- Work to be completed: Write the material out again, line by line, exactly as it is.

- Information shown:
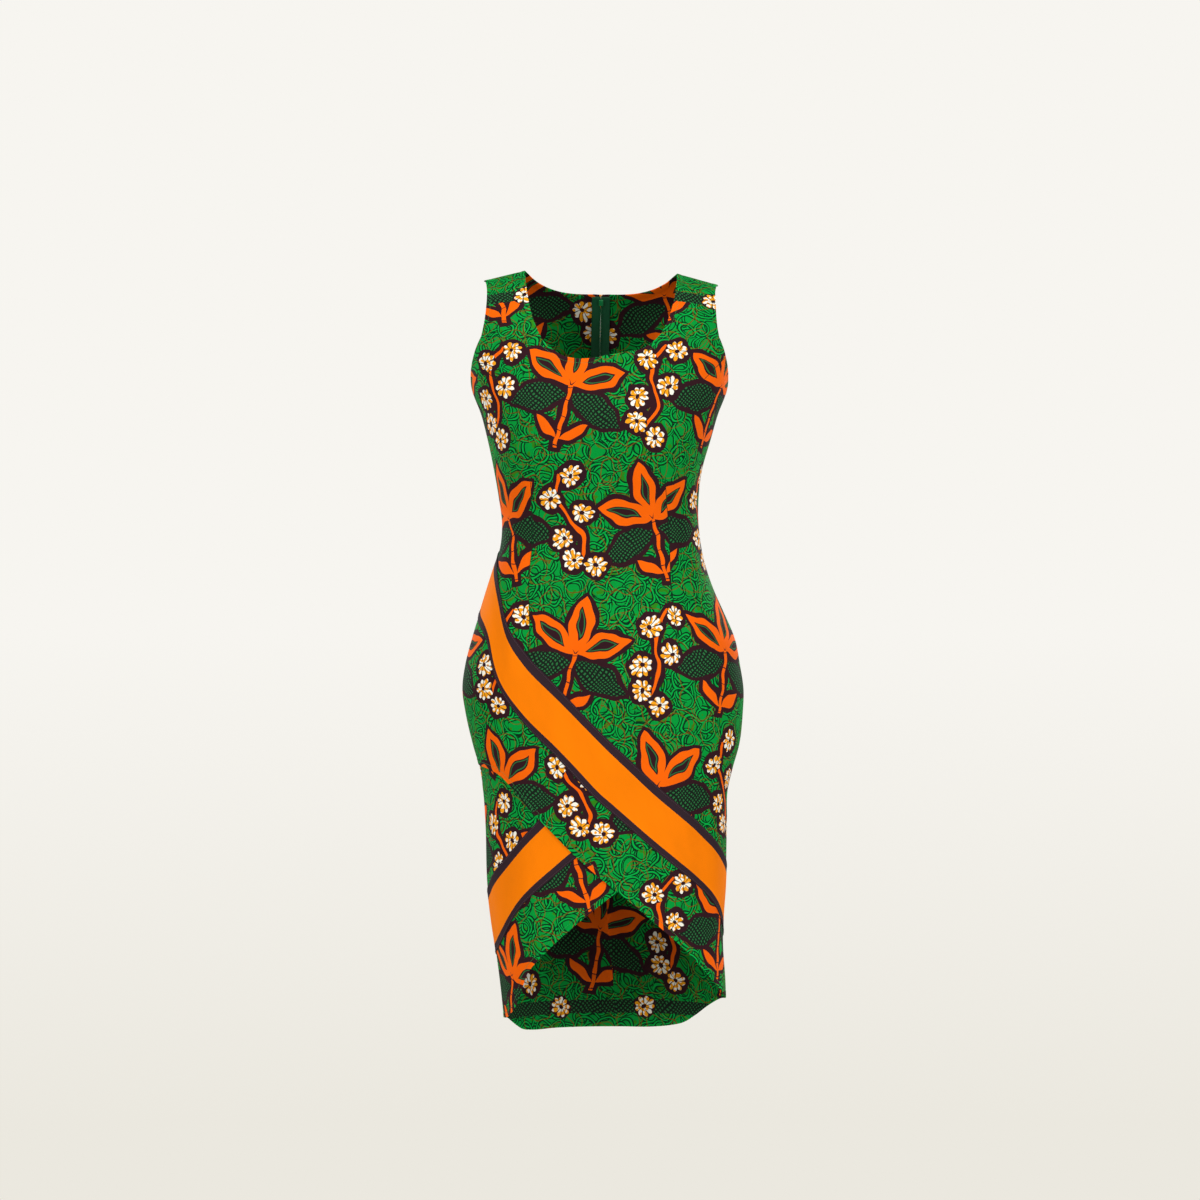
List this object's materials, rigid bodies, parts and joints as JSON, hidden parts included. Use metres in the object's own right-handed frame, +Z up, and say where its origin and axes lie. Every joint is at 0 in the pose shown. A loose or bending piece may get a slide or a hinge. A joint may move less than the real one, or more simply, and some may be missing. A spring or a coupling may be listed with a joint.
{
  "type": "sleeveless wax print sheath dress",
  "caption": "Sleeveless fitted knee-length sheath dress in printed cotton, with a scoop neck, a crossed tulip skirt front and diagonal bands, hollow as worn.",
  "frame": {"origin": "the middle of the shoulder line, where the wearer's shoulders hold the straps", "axes": "+Z up, the front faces -Y, +X to the right as seen from the front"},
  "size_m": [0.3659, 0.2463, 0.9988],
  "materials": {
    "wax_print": "crisp satin-matt printed cotton",
    "band_cloth": "plain matt cotton with dark edges",
    "zip_tape": "fine woven polyester tape",
    "zip_metal": "green enamel"
  },
  "bodies": {
    "dress": {"front": "wax_print", "front_underlap": "wax_print", "back_left": "wax_print", "back_right": "wax_print", "band_over": "band_cloth", "band_under": "band_cloth", "zip_tape_left": "zip_tape", "zip_tape_right": "zip_tape", "zip_coil": "zip_tape", "zip_slider": "zip_metal"},
    "pull": {"zip_pull": "zip_metal"}
  },
  "joints": [
    {"name": "zip_pull_lift", "type": "hinge", "parent": "dress", "child": "pull", "pos_m": [-0.00249, 0.07085, -0.01966], "axis": [1, 0, 0], "range_deg": [0, 160]}
  ]
}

- Solution to this exercise:
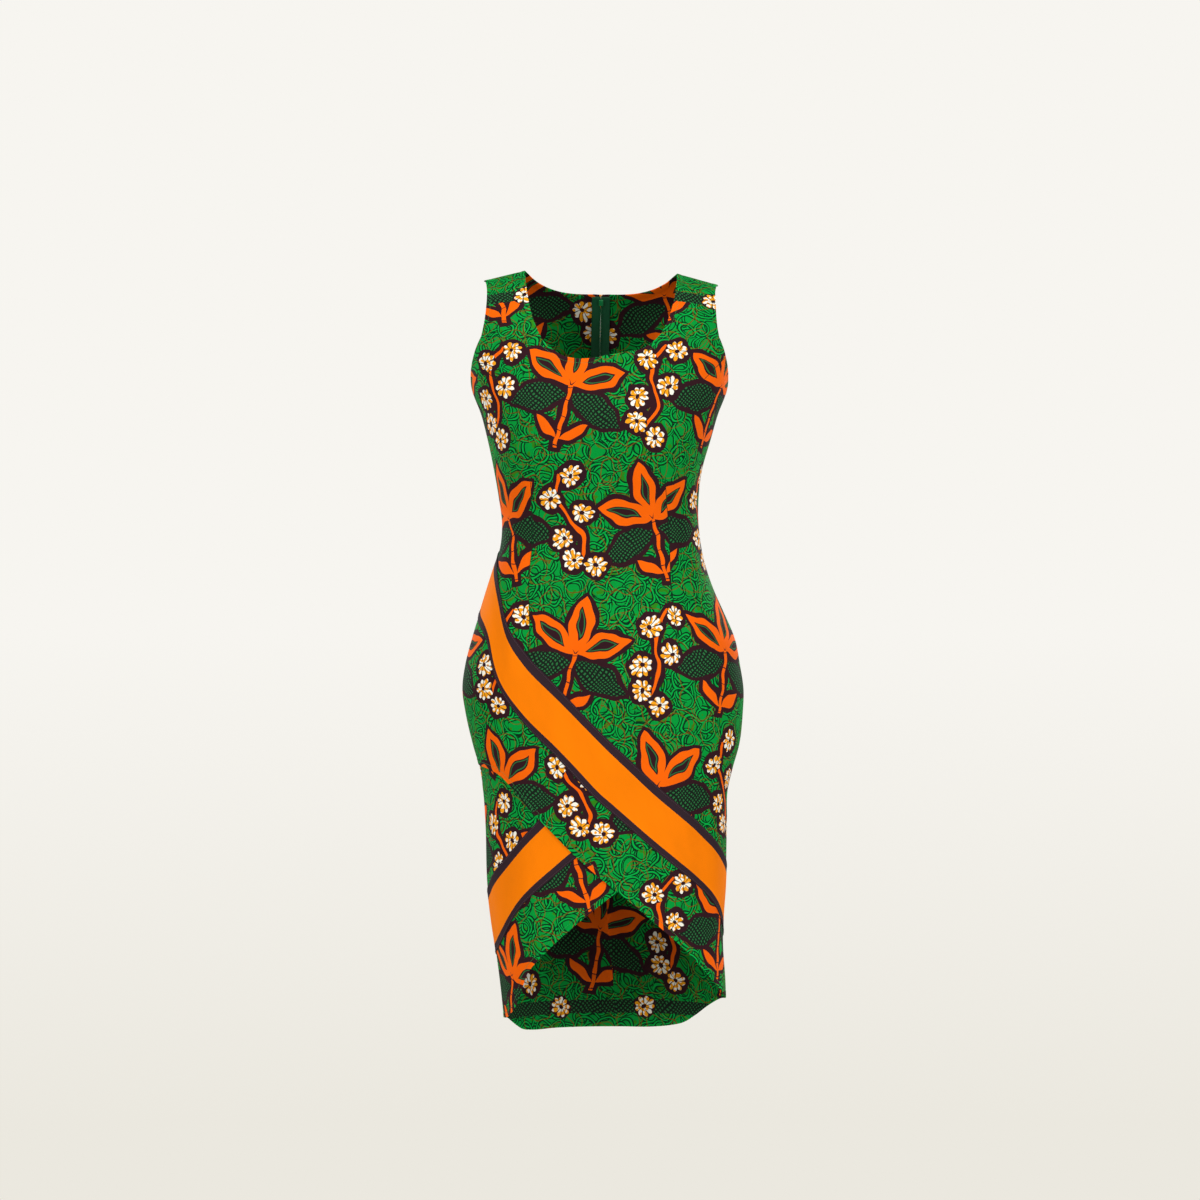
List this object's materials, rigid bodies, parts and joints as JSON, hidden parts included. Use metres in the object's own right-handed frame, +Z up, and say where its origin and axes lie. Every joint is at 0 in the pose shown. A loose or bending piece may get a slide or a hinge. A joint may move less than the real one, or more simply, and some may be missing. A spring or a coupling may be listed with a joint.
{
  "type": "sleeveless wax print sheath dress",
  "caption": "Sleeveless fitted knee-length sheath dress in printed cotton, with a scoop neck, a crossed tulip skirt front and diagonal bands, hollow as worn.",
  "frame": {"origin": "the middle of the shoulder line, where the wearer's shoulders hold the straps", "axes": "+Z up, the front faces -Y, +X to the right as seen from the front"},
  "size_m": [0.3659, 0.2463, 0.9988],
  "materials": {
    "wax_print": "crisp satin-matt printed cotton",
    "band_cloth": "plain matt cotton with dark edges",
    "zip_tape": "fine woven polyester tape",
    "zip_metal": "green enamel"
  },
  "bodies": {
    "dress": {"front": "wax_print", "front_underlap": "wax_print", "back_left": "wax_print", "back_right": "wax_print", "band_over": "band_cloth", "band_under": "band_cloth", "zip_tape_left": "zip_tape", "zip_tape_right": "zip_tape", "zip_coil": "zip_tape", "zip_slider": "zip_metal"},
    "pull": {"zip_pull": "zip_metal"}
  },
  "joints": [
    {"name": "zip_pull_lift", "type": "hinge", "parent": "dress", "child": "pull", "pos_m": [-0.00249, 0.07085, -0.01966], "axis": [1, 0, 0], "range_deg": [0, 160]}
  ]
}